__GIVEN ENTRIES__.
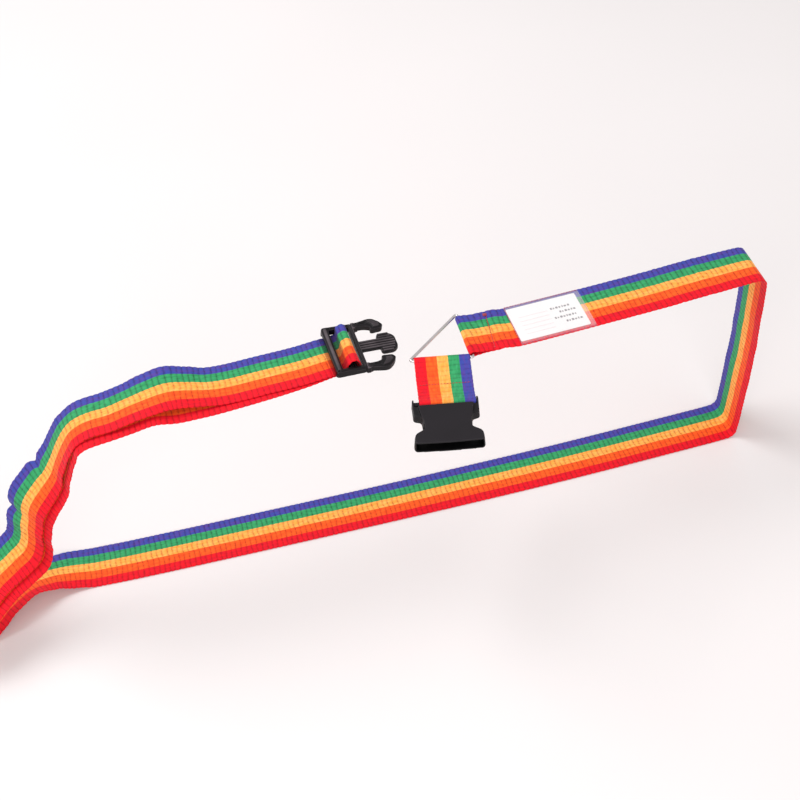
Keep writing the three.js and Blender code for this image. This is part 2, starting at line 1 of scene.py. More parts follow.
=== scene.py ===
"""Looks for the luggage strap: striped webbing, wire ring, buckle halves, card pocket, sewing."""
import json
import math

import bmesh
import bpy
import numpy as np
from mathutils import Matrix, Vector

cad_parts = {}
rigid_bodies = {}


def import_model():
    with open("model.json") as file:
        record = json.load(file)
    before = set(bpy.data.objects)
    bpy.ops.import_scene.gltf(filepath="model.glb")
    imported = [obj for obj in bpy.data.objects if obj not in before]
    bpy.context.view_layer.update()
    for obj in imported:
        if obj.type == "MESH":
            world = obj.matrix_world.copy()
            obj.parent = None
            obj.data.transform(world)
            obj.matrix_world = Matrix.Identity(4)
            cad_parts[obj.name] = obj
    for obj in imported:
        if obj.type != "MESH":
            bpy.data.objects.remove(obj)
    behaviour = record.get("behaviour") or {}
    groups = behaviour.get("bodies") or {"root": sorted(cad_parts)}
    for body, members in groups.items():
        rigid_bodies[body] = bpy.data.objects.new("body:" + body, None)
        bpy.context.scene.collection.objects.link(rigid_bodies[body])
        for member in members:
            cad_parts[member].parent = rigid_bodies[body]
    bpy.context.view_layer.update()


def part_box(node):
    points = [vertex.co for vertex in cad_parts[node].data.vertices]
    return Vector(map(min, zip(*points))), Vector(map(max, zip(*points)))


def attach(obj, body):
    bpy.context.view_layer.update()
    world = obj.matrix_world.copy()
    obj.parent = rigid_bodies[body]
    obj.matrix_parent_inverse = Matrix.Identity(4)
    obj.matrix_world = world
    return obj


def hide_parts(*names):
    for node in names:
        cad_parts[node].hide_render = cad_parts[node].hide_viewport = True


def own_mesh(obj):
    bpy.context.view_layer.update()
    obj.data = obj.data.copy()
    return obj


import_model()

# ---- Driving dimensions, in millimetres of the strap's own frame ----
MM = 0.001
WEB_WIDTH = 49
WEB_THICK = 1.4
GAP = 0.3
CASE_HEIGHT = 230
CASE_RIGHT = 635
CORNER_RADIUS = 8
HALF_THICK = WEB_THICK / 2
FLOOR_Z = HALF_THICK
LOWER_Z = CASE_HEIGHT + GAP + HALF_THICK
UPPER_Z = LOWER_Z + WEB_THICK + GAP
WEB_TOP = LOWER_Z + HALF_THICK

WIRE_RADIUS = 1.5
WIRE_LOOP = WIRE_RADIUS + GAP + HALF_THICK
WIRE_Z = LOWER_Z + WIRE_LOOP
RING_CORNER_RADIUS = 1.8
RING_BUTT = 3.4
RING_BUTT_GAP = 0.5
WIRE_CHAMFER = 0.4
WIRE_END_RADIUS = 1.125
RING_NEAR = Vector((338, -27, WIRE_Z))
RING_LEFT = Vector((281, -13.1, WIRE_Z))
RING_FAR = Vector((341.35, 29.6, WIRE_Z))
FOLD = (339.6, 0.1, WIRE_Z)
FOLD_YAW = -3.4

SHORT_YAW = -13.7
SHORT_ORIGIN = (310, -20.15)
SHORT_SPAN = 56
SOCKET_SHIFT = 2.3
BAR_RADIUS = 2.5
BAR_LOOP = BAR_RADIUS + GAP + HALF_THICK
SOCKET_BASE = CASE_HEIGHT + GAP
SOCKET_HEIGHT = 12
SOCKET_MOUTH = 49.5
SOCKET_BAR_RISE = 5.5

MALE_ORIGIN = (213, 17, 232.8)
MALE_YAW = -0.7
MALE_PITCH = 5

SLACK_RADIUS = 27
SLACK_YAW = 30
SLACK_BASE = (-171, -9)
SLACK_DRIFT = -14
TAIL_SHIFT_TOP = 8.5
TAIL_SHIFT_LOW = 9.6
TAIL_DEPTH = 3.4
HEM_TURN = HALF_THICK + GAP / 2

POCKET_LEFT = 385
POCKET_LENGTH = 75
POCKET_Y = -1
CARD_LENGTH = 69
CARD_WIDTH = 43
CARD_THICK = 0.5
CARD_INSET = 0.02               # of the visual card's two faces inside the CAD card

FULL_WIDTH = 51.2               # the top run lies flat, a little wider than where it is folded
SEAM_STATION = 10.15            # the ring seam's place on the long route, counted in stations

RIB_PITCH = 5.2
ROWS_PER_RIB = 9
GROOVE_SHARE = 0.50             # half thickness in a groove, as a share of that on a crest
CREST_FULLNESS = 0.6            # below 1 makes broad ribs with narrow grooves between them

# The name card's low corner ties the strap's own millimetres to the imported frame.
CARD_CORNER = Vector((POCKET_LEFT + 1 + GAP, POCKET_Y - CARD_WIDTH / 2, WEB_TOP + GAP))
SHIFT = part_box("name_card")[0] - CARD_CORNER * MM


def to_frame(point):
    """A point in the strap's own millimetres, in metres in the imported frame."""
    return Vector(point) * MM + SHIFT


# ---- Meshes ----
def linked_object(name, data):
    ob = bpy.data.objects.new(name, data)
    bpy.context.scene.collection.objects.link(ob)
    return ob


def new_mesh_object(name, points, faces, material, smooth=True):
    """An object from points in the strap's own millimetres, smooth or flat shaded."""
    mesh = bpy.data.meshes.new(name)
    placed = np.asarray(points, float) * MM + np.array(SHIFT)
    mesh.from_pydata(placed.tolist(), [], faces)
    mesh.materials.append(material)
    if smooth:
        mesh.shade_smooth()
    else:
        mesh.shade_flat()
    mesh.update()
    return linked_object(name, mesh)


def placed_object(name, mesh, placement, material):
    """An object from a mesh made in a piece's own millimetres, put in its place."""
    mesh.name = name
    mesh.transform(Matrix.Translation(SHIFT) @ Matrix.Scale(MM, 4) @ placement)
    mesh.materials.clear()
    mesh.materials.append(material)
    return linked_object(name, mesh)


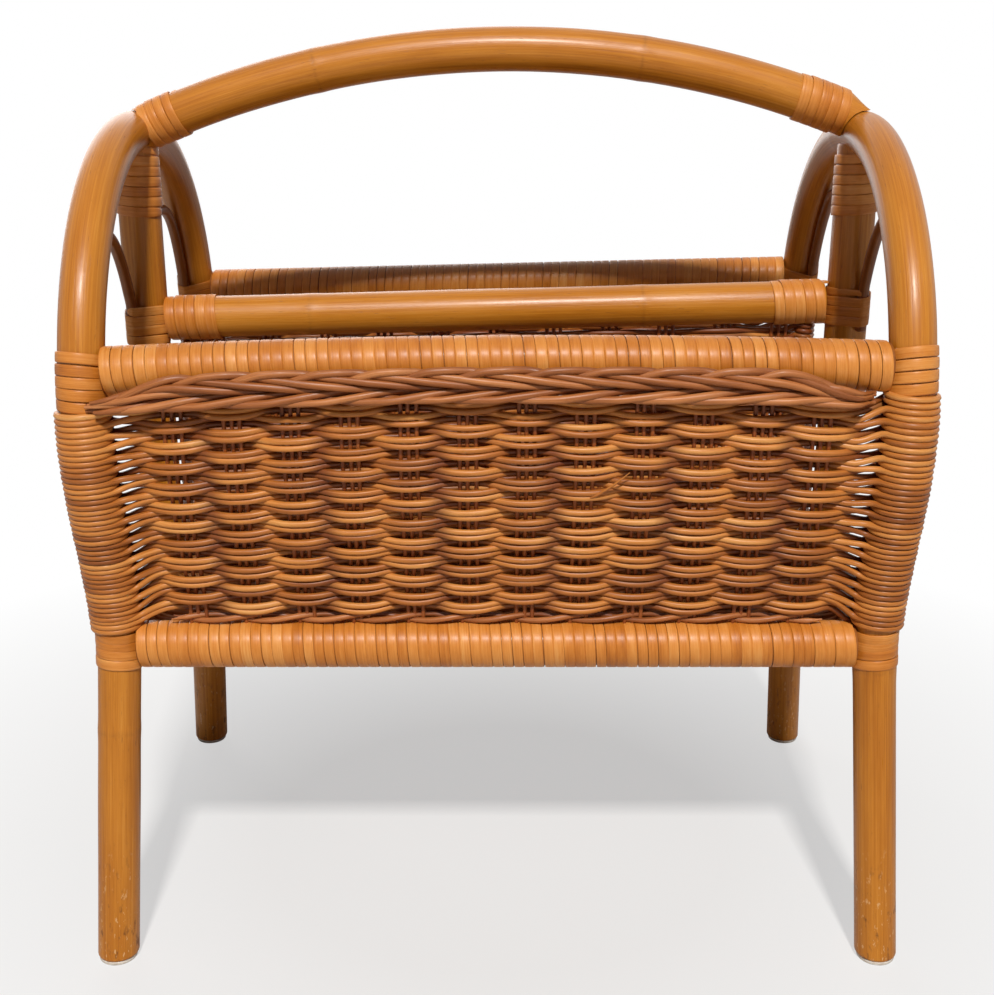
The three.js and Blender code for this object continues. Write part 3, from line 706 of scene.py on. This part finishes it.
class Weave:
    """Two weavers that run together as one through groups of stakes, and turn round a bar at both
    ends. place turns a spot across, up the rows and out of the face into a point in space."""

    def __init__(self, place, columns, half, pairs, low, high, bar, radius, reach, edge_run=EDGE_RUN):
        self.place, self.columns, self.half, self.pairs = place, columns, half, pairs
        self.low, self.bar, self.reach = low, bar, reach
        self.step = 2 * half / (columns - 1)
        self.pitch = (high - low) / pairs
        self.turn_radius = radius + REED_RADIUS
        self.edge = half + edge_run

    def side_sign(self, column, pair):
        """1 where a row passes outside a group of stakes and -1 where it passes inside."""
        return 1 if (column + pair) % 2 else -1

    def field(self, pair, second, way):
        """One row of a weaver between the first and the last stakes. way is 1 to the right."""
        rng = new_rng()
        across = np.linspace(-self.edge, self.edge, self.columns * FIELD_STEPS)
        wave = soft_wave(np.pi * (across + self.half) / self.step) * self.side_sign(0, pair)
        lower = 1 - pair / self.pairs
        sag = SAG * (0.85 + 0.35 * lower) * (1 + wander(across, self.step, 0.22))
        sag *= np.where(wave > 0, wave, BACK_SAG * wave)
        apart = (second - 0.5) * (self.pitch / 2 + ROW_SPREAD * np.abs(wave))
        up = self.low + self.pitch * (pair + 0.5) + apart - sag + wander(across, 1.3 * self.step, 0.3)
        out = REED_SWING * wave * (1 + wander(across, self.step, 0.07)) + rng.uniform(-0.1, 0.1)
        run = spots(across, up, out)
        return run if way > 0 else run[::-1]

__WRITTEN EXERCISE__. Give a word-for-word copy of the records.

__ANSWER TO THIS TASK__.
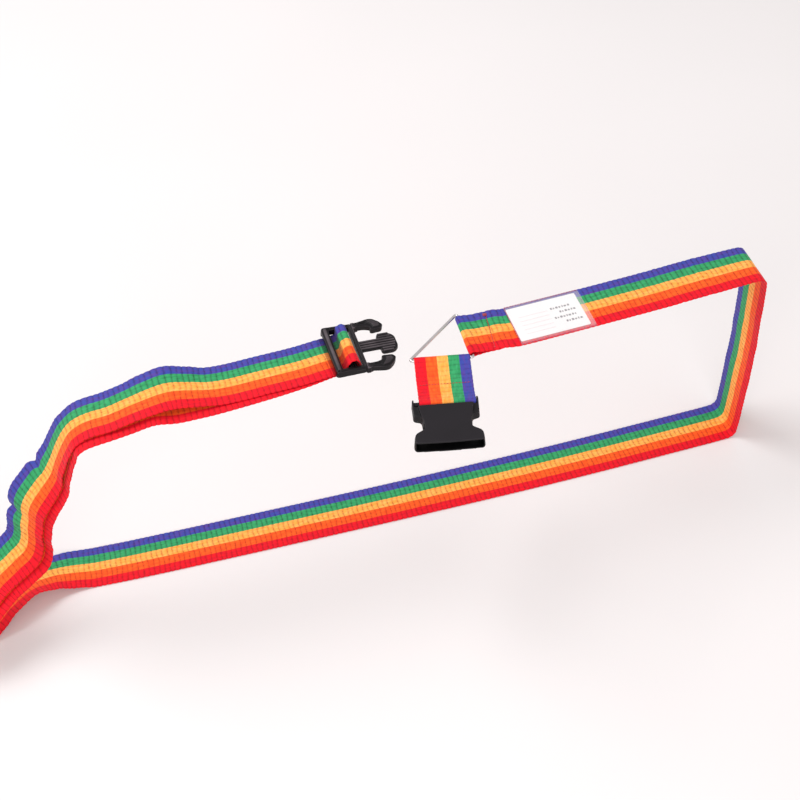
Keep writing the three.js and Blender code for this image. This is part 2, starting at line 1 of scene.py. More parts follow.
=== scene.py ===
"""Looks for the luggage strap: striped webbing, wire ring, buckle halves, card pocket, sewing."""
import json
import math

import bmesh
import bpy
import numpy as np
from mathutils import Matrix, Vector

cad_parts = {}
rigid_bodies = {}


def import_model():
    with open("model.json") as file:
        record = json.load(file)
    before = set(bpy.data.objects)
    bpy.ops.import_scene.gltf(filepath="model.glb")
    imported = [obj for obj in bpy.data.objects if obj not in before]
    bpy.context.view_layer.update()
    for obj in imported:
        if obj.type == "MESH":
            world = obj.matrix_world.copy()
            obj.parent = None
            obj.data.transform(world)
            obj.matrix_world = Matrix.Identity(4)
            cad_parts[obj.name] = obj
    for obj in imported:
        if obj.type != "MESH":
            bpy.data.objects.remove(obj)
    behaviour = record.get("behaviour") or {}
    groups = behaviour.get("bodies") or {"root": sorted(cad_parts)}
    for body, members in groups.items():
        rigid_bodies[body] = bpy.data.objects.new("body:" + body, None)
        bpy.context.scene.collection.objects.link(rigid_bodies[body])
        for member in members:
            cad_parts[member].parent = rigid_bodies[body]
    bpy.context.view_layer.update()


def part_box(node):
    points = [vertex.co for vertex in cad_parts[node].data.vertices]
    return Vector(map(min, zip(*points))), Vector(map(max, zip(*points)))


def attach(obj, body):
    bpy.context.view_layer.update()
    world = obj.matrix_world.copy()
    obj.parent = rigid_bodies[body]
    obj.matrix_parent_inverse = Matrix.Identity(4)
    obj.matrix_world = world
    return obj


def hide_parts(*names):
    for node in names:
        cad_parts[node].hide_render = cad_parts[node].hide_viewport = True


def own_mesh(obj):
    bpy.context.view_layer.update()
    obj.data = obj.data.copy()
    return obj


import_model()

# ---- Driving dimensions, in millimetres of the strap's own frame ----
MM = 0.001
WEB_WIDTH = 49
WEB_THICK = 1.4
GAP = 0.3
CASE_HEIGHT = 230
CASE_RIGHT = 635
CORNER_RADIUS = 8
HALF_THICK = WEB_THICK / 2
FLOOR_Z = HALF_THICK
LOWER_Z = CASE_HEIGHT + GAP + HALF_THICK
UPPER_Z = LOWER_Z + WEB_THICK + GAP
WEB_TOP = LOWER_Z + HALF_THICK

WIRE_RADIUS = 1.5
WIRE_LOOP = WIRE_RADIUS + GAP + HALF_THICK
WIRE_Z = LOWER_Z + WIRE_LOOP
RING_CORNER_RADIUS = 1.8
RING_BUTT = 3.4
RING_BUTT_GAP = 0.5
WIRE_CHAMFER = 0.4
WIRE_END_RADIUS = 1.125
RING_NEAR = Vector((338, -27, WIRE_Z))
RING_LEFT = Vector((281, -13.1, WIRE_Z))
RING_FAR = Vector((341.35, 29.6, WIRE_Z))
FOLD = (339.6, 0.1, WIRE_Z)
FOLD_YAW = -3.4

SHORT_YAW = -13.7
SHORT_ORIGIN = (310, -20.15)
SHORT_SPAN = 56
SOCKET_SHIFT = 2.3
BAR_RADIUS = 2.5
BAR_LOOP = BAR_RADIUS + GAP + HALF_THICK
SOCKET_BASE = CASE_HEIGHT + GAP
SOCKET_HEIGHT = 12
SOCKET_MOUTH = 49.5
SOCKET_BAR_RISE = 5.5

MALE_ORIGIN = (213, 17, 232.8)
MALE_YAW = -0.7
MALE_PITCH = 5

SLACK_RADIUS = 27
SLACK_YAW = 30
SLACK_BASE = (-171, -9)
SLACK_DRIFT = -14
TAIL_SHIFT_TOP = 8.5
TAIL_SHIFT_LOW = 9.6
TAIL_DEPTH = 3.4
HEM_TURN = HALF_THICK + GAP / 2

POCKET_LEFT = 385
POCKET_LENGTH = 75
POCKET_Y = -1
CARD_LENGTH = 69
CARD_WIDTH = 43
CARD_THICK = 0.5
CARD_INSET = 0.02               # of the visual card's two faces inside the CAD card

FULL_WIDTH = 51.2               # the top run lies flat, a little wider than where it is folded
SEAM_STATION = 10.15            # the ring seam's place on the long route, counted in stations

RIB_PITCH = 5.2
ROWS_PER_RIB = 9
GROOVE_SHARE = 0.50             # half thickness in a groove, as a share of that on a crest
CREST_FULLNESS = 0.6            # below 1 makes broad ribs with narrow grooves between them

# The name card's low corner ties the strap's own millimetres to the imported frame.
CARD_CORNER = Vector((POCKET_LEFT + 1 + GAP, POCKET_Y - CARD_WIDTH / 2, WEB_TOP + GAP))
SHIFT = part_box("name_card")[0] - CARD_CORNER * MM


def to_frame(point):
    """A point in the strap's own millimetres, in metres in the imported frame."""
    return Vector(point) * MM + SHIFT


# ---- Meshes ----
def linked_object(name, data):
    ob = bpy.data.objects.new(name, data)
    bpy.context.scene.collection.objects.link(ob)
    return ob


def new_mesh_object(name, points, faces, material, smooth=True):
    """An object from points in the strap's own millimetres, smooth or flat shaded."""
    mesh = bpy.data.meshes.new(name)
    placed = np.asarray(points, float) * MM + np.array(SHIFT)
    mesh.from_pydata(placed.tolist(), [], faces)
    mesh.materials.append(material)
    if smooth:
        mesh.shade_smooth()
    else:
        mesh.shade_flat()
    mesh.update()
    return linked_object(name, mesh)


def placed_object(name, mesh, placement, material):
    """An object from a mesh made in a piece's own millimetres, put in its place."""
    mesh.name = name
    mesh.transform(Matrix.Translation(SHIFT) @ Matrix.Scale(MM, 4) @ placement)
    mesh.materials.clear()
    mesh.materials.append(material)
    return linked_object(name, mesh)


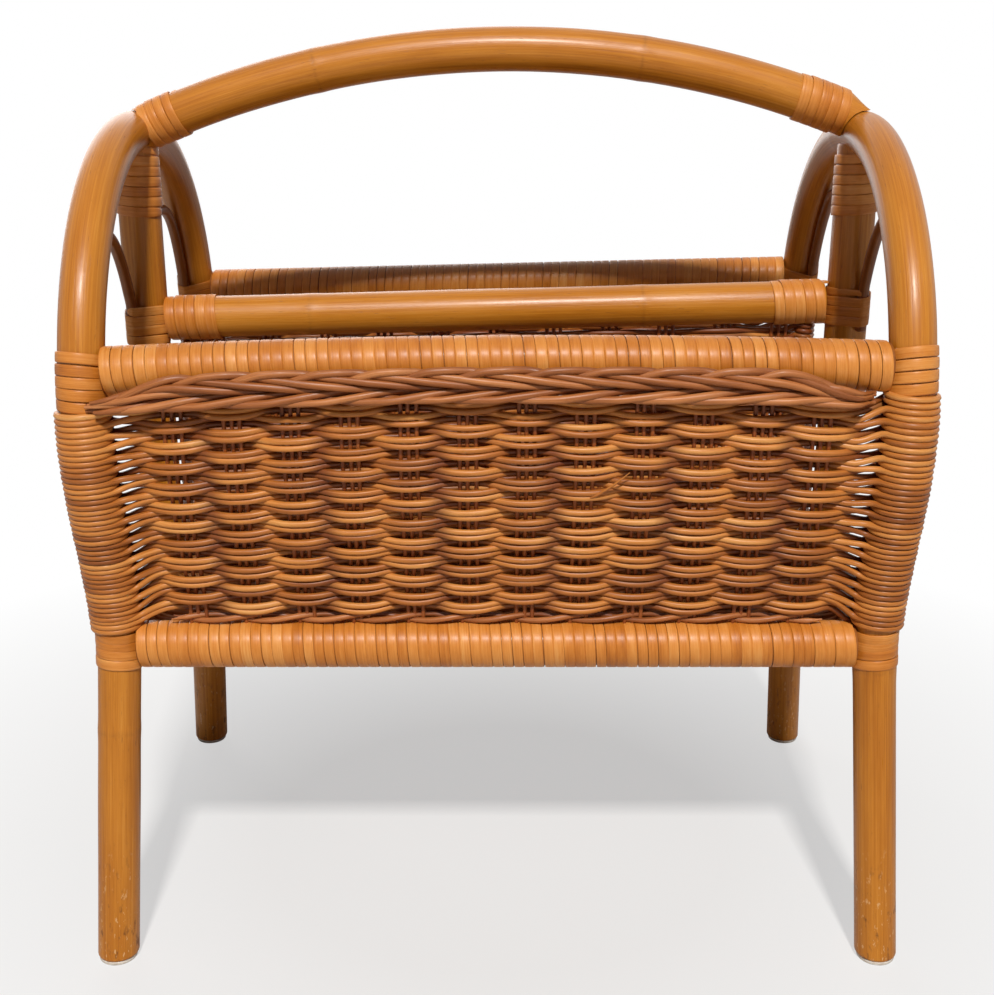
The three.js and Blender code for this object continues. Write part 3, from line 706 of scene.py on. This part finishes it.
class Weave:
    """Two weavers that run together as one through groups of stakes, and turn round a bar at both
    ends. place turns a spot across, up the rows and out of the face into a point in space."""

    def __init__(self, place, columns, half, pairs, low, high, bar, radius, reach, edge_run=EDGE_RUN):
        self.place, self.columns, self.half, self.pairs = place, columns, half, pairs
        self.low, self.bar, self.reach = low, bar, reach
        self.step = 2 * half / (columns - 1)
        self.pitch = (high - low) / pairs
        self.turn_radius = radius + REED_RADIUS
        self.edge = half + edge_run

    def side_sign(self, column, pair):
        """1 where a row passes outside a group of stakes and -1 where it passes inside."""
        return 1 if (column + pair) % 2 else -1

    def field(self, pair, second, way):
        """One row of a weaver between the first and the last stakes. way is 1 to the right."""
        rng = new_rng()
        across = np.linspace(-self.edge, self.edge, self.columns * FIELD_STEPS)
        wave = soft_wave(np.pi * (across + self.half) / self.step) * self.side_sign(0, pair)
        lower = 1 - pair / self.pairs
        sag = SAG * (0.85 + 0.35 * lower) * (1 + wander(across, self.step, 0.22))
        sag *= np.where(wave > 0, wave, BACK_SAG * wave)
        apart = (second - 0.5) * (self.pitch / 2 + ROW_SPREAD * np.abs(wave))
        up = self.low + self.pitch * (pair + 0.5) + apart - sag + wander(across, 1.3 * self.step, 0.3)
        out = REED_SWING * wave * (1 + wander(across, self.step, 0.07)) + rng.uniform(-0.1, 0.1)
        run = spots(across, up, out)
        return run if way > 0 else run[::-1]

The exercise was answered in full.